La coupe systématique du bois utilisé dans la fabrication du charbon de bois, dans la boulangerie et la blanchisserie, est un facteur important dans la dégradation de l'environnement en Haïti.

«En République dominicaine voisine, où on évalue à environ 30% la couverture végétale, c'est l'armée jusqu'à récemment qui s'occupait de ce secteur, contrairement à Haïti où il n'existe pas de politique de l'environnement», a fait remarquer le ministre haïtien.

Autres facteurs de la vulnérabilité d'Haïti: la configuration topographique du pays et sa position géographique. Avec 80% de structures montagneuses, le pays reçoit les menaces de tous les groupes de cyclone, estime le météorologiste Ronald Semelfort.

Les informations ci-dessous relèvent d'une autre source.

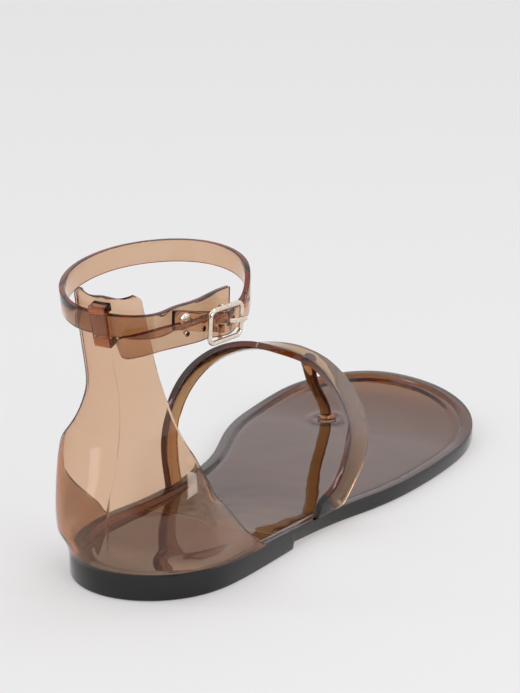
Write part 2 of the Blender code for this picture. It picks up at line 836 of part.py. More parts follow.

Joel Boutroue a appelé le gouvernement haïtien et les bailleurs internationaux à «mettre le paquet» sur l'environnement et «agir rapidement» pour repenser les programmes de reboisement et d'aménagement des bassins versants.

Coordonnateur de l'aide internationale à Haïti, il a souhaité que les programmes de développement du pays agissent dans le concret de la vie des gens. «Ils doivent voir des changements maintenant en attendant les grandes réformes de l'État», a-t-il fait valoir.